● Written task:
Give every line below again, exactly.

● 3D code data:

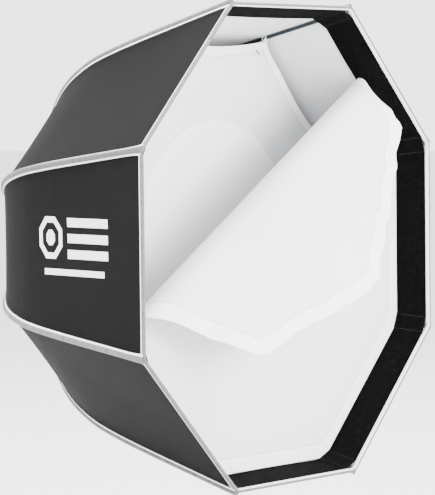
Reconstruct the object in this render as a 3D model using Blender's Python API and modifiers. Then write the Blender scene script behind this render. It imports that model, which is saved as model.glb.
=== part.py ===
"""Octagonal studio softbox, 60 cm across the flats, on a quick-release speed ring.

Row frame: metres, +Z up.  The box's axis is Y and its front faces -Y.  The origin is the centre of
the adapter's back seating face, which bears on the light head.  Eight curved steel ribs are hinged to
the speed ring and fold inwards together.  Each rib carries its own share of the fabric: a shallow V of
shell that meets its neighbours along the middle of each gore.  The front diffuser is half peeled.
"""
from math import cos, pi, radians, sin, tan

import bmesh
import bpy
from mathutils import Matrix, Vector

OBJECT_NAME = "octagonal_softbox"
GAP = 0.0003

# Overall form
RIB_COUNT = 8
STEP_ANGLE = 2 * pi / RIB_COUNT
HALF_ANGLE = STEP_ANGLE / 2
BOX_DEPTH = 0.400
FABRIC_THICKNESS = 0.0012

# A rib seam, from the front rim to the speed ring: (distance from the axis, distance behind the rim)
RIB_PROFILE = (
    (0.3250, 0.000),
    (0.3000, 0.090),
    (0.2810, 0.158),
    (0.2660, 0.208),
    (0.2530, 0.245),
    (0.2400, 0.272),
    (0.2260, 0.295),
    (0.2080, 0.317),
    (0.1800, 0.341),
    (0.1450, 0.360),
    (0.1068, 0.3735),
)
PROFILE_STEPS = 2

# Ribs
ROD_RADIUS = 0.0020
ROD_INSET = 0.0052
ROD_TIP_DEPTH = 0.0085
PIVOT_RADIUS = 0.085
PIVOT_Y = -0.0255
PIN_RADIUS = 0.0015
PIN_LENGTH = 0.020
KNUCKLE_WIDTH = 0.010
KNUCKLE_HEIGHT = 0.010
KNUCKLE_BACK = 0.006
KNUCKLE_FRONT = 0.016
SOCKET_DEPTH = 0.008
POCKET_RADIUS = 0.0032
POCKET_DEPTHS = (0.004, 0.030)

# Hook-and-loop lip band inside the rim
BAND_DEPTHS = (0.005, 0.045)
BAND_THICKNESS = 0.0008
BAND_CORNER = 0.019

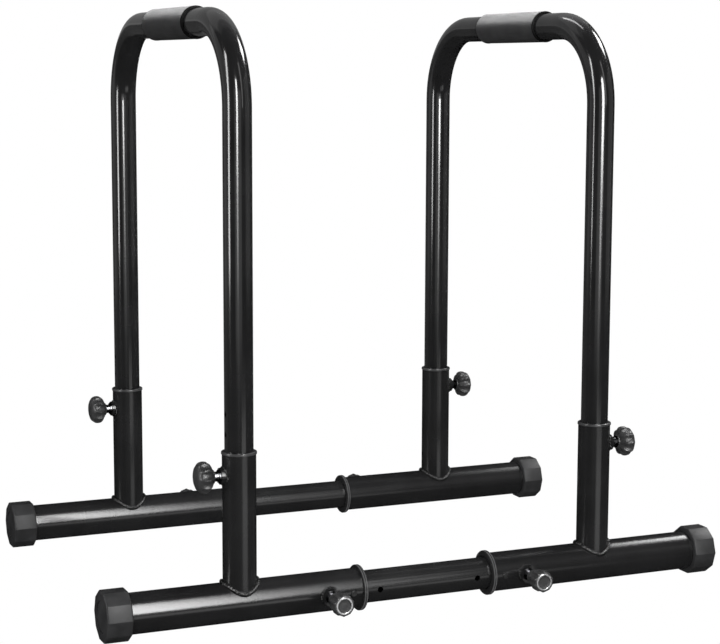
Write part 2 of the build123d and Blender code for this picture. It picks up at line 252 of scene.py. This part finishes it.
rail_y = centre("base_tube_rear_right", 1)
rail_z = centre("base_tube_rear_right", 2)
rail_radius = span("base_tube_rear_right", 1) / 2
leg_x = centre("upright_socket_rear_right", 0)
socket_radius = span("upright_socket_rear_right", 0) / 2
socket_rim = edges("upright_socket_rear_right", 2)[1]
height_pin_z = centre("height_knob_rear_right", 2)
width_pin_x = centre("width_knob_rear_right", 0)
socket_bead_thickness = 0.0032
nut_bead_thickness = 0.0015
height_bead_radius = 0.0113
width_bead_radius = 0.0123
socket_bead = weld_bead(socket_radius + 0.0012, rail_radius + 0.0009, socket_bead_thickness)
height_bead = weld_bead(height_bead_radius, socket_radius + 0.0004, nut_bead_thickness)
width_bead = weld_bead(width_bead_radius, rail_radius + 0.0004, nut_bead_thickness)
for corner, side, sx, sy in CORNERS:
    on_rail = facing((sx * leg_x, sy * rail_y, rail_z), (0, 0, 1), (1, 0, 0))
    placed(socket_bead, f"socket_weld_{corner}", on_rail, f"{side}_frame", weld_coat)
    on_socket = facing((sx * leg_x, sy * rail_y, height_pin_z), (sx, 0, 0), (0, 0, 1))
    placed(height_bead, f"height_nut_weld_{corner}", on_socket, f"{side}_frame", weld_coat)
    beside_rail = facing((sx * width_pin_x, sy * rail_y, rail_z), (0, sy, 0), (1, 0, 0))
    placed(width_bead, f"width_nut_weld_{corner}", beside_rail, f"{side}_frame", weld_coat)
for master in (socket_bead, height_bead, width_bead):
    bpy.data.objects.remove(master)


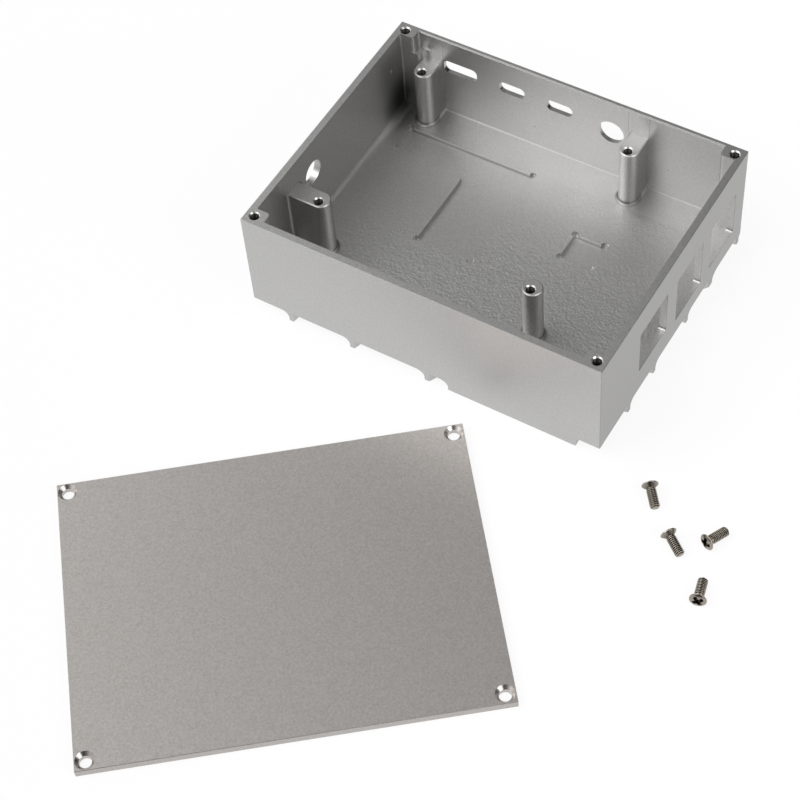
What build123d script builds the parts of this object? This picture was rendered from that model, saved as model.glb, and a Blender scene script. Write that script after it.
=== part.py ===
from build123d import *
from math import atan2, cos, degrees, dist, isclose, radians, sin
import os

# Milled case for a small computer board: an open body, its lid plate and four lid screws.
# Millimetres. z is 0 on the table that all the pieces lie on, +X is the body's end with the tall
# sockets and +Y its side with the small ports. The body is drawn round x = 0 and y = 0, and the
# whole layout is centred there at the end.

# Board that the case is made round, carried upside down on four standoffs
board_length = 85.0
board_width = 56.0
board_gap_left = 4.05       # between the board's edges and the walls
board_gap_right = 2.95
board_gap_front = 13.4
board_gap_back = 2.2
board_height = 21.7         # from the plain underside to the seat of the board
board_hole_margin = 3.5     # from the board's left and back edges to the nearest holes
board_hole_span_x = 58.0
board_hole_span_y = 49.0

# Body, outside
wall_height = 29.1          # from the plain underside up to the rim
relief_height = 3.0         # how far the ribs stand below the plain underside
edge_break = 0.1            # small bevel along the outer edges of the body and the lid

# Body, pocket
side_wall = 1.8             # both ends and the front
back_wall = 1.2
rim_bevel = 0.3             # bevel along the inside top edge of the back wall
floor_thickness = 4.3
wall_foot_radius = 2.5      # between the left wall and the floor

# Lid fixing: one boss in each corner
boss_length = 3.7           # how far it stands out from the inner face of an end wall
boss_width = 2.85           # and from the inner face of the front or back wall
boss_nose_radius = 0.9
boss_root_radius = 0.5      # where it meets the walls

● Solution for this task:
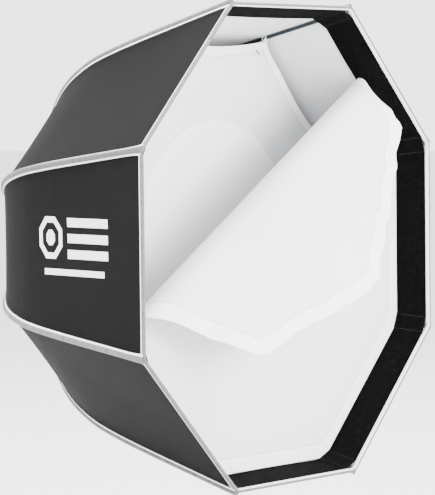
Reconstruct the object in this render as a 3D model using Blender's Python API and modifiers. Then write the Blender scene script behind this render. It imports that model, which is saved as model.glb.
=== part.py ===
"""Octagonal studio softbox, 60 cm across the flats, on a quick-release speed ring.

Row frame: metres, +Z up.  The box's axis is Y and its front faces -Y.  The origin is the centre of
the adapter's back seating face, which bears on the light head.  Eight curved steel ribs are hinged to
the speed ring and fold inwards together.  Each rib carries its own share of the fabric: a shallow V of
shell that meets its neighbours along the middle of each gore.  The front diffuser is half peeled.
"""
from math import cos, pi, radians, sin, tan

import bmesh
import bpy
from mathutils import Matrix, Vector

OBJECT_NAME = "octagonal_softbox"
GAP = 0.0003

# Overall form
RIB_COUNT = 8
STEP_ANGLE = 2 * pi / RIB_COUNT
HALF_ANGLE = STEP_ANGLE / 2
BOX_DEPTH = 0.400
FABRIC_THICKNESS = 0.0012

# A rib seam, from the front rim to the speed ring: (distance from the axis, distance behind the rim)
RIB_PROFILE = (
    (0.3250, 0.000),
    (0.3000, 0.090),
    (0.2810, 0.158),
    (0.2660, 0.208),
    (0.2530, 0.245),
    (0.2400, 0.272),
    (0.2260, 0.295),
    (0.2080, 0.317),
    (0.1800, 0.341),
    (0.1450, 0.360),
    (0.1068, 0.3735),
)
PROFILE_STEPS = 2

# Ribs
ROD_RADIUS = 0.0020
ROD_INSET = 0.0052
ROD_TIP_DEPTH = 0.0085
PIVOT_RADIUS = 0.085
PIVOT_Y = -0.0255
PIN_RADIUS = 0.0015
PIN_LENGTH = 0.020
KNUCKLE_WIDTH = 0.010
KNUCKLE_HEIGHT = 0.010
KNUCKLE_BACK = 0.006
KNUCKLE_FRONT = 0.016
SOCKET_DEPTH = 0.008
POCKET_RADIUS = 0.0032
POCKET_DEPTHS = (0.004, 0.030)

# Hook-and-loop lip band inside the rim
BAND_DEPTHS = (0.005, 0.045)
BAND_THICKNESS = 0.0008
BAND_CORNER = 0.019

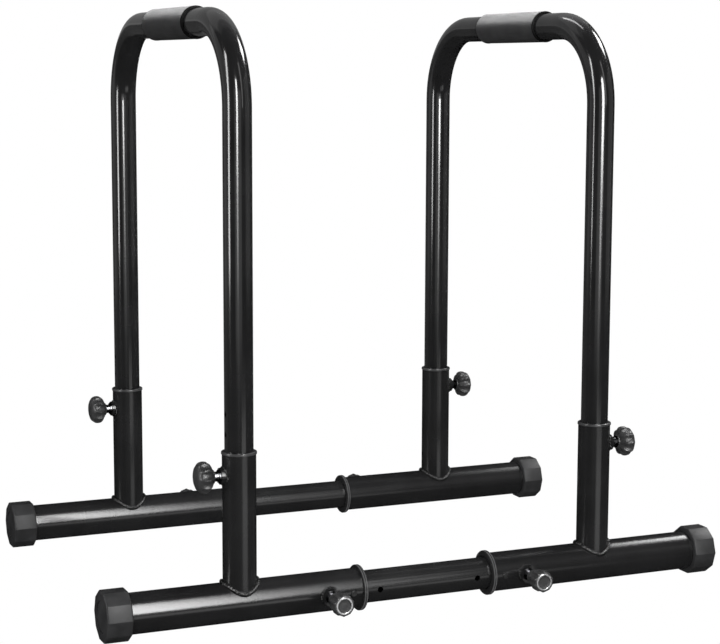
Write part 2 of the build123d and Blender code for this picture. It picks up at line 252 of scene.py. This part finishes it.
rail_y = centre("base_tube_rear_right", 1)
rail_z = centre("base_tube_rear_right", 2)
rail_radius = span("base_tube_rear_right", 1) / 2
leg_x = centre("upright_socket_rear_right", 0)
socket_radius = span("upright_socket_rear_right", 0) / 2
socket_rim = edges("upright_socket_rear_right", 2)[1]
height_pin_z = centre("height_knob_rear_right", 2)
width_pin_x = centre("width_knob_rear_right", 0)
socket_bead_thickness = 0.0032
nut_bead_thickness = 0.0015
height_bead_radius = 0.0113
width_bead_radius = 0.0123
socket_bead = weld_bead(socket_radius + 0.0012, rail_radius + 0.0009, socket_bead_thickness)
height_bead = weld_bead(height_bead_radius, socket_radius + 0.0004, nut_bead_thickness)
width_bead = weld_bead(width_bead_radius, rail_radius + 0.0004, nut_bead_thickness)
for corner, side, sx, sy in CORNERS:
    on_rail = facing((sx * leg_x, sy * rail_y, rail_z), (0, 0, 1), (1, 0, 0))
    placed(socket_bead, f"socket_weld_{corner}", on_rail, f"{side}_frame", weld_coat)
    on_socket = facing((sx * leg_x, sy * rail_y, height_pin_z), (sx, 0, 0), (0, 0, 1))
    placed(height_bead, f"height_nut_weld_{corner}", on_socket, f"{side}_frame", weld_coat)
    beside_rail = facing((sx * width_pin_x, sy * rail_y, rail_z), (0, sy, 0), (1, 0, 0))
    placed(width_bead, f"width_nut_weld_{corner}", beside_rail, f"{side}_frame", weld_coat)
for master in (socket_bead, height_bead, width_bead):
    bpy.data.objects.remove(master)


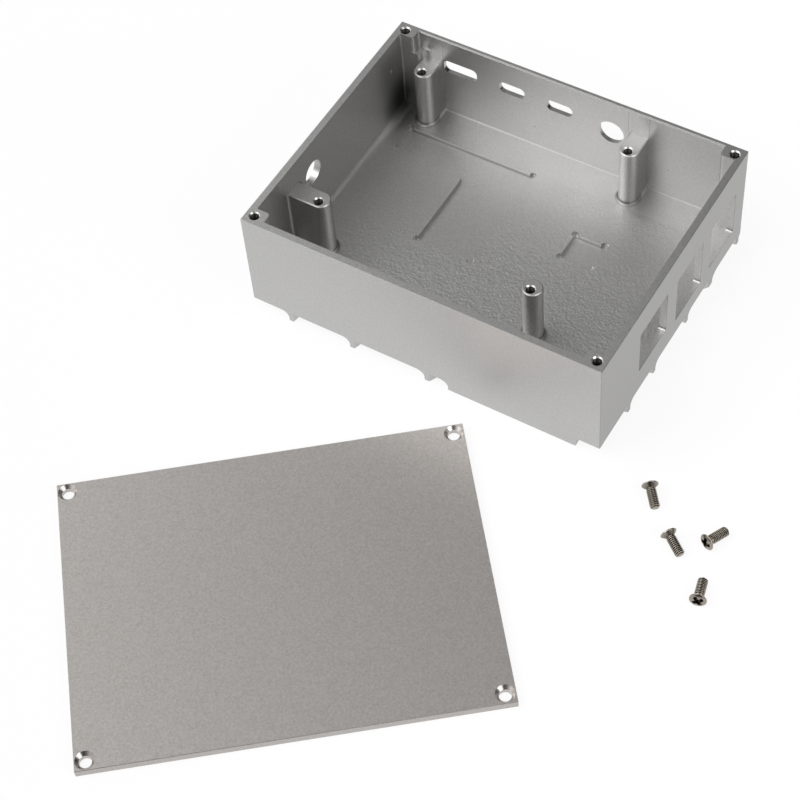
What build123d script builds the parts of this object? This picture was rendered from that model, saved as model.glb, and a Blender scene script. Write that script after it.
=== part.py ===
from build123d import *
from math import atan2, cos, degrees, dist, isclose, radians, sin
import os

# Milled case for a small computer board: an open body, its lid plate and four lid screws.
# Millimetres. z is 0 on the table that all the pieces lie on, +X is the body's end with the tall
# sockets and +Y its side with the small ports. The body is drawn round x = 0 and y = 0, and the
# whole layout is centred there at the end.

# Board that the case is made round, carried upside down on four standoffs
board_length = 85.0
board_width = 56.0
board_gap_left = 4.05       # between the board's edges and the walls
board_gap_right = 2.95
board_gap_front = 13.4
board_gap_back = 2.2
board_height = 21.7         # from the plain underside to the seat of the board
board_hole_margin = 3.5     # from the board's left and back edges to the nearest holes
board_hole_span_x = 58.0
board_hole_span_y = 49.0

# Body, outside
wall_height = 29.1          # from the plain underside up to the rim
relief_height = 3.0         # how far the ribs stand below the plain underside
edge_break = 0.1            # small bevel along the outer edges of the body and the lid

# Body, pocket
side_wall = 1.8             # both ends and the front
back_wall = 1.2
rim_bevel = 0.3             # bevel along the inside top edge of the back wall
floor_thickness = 4.3
wall_foot_radius = 2.5      # between the left wall and the floor

# Lid fixing: one boss in each corner
boss_length = 3.7           # how far it stands out from the inner face of an end wall
boss_width = 2.85           # and from the inner face of the front or back wall
boss_nose_radius = 0.9
boss_root_radius = 0.5      # where it meets the walls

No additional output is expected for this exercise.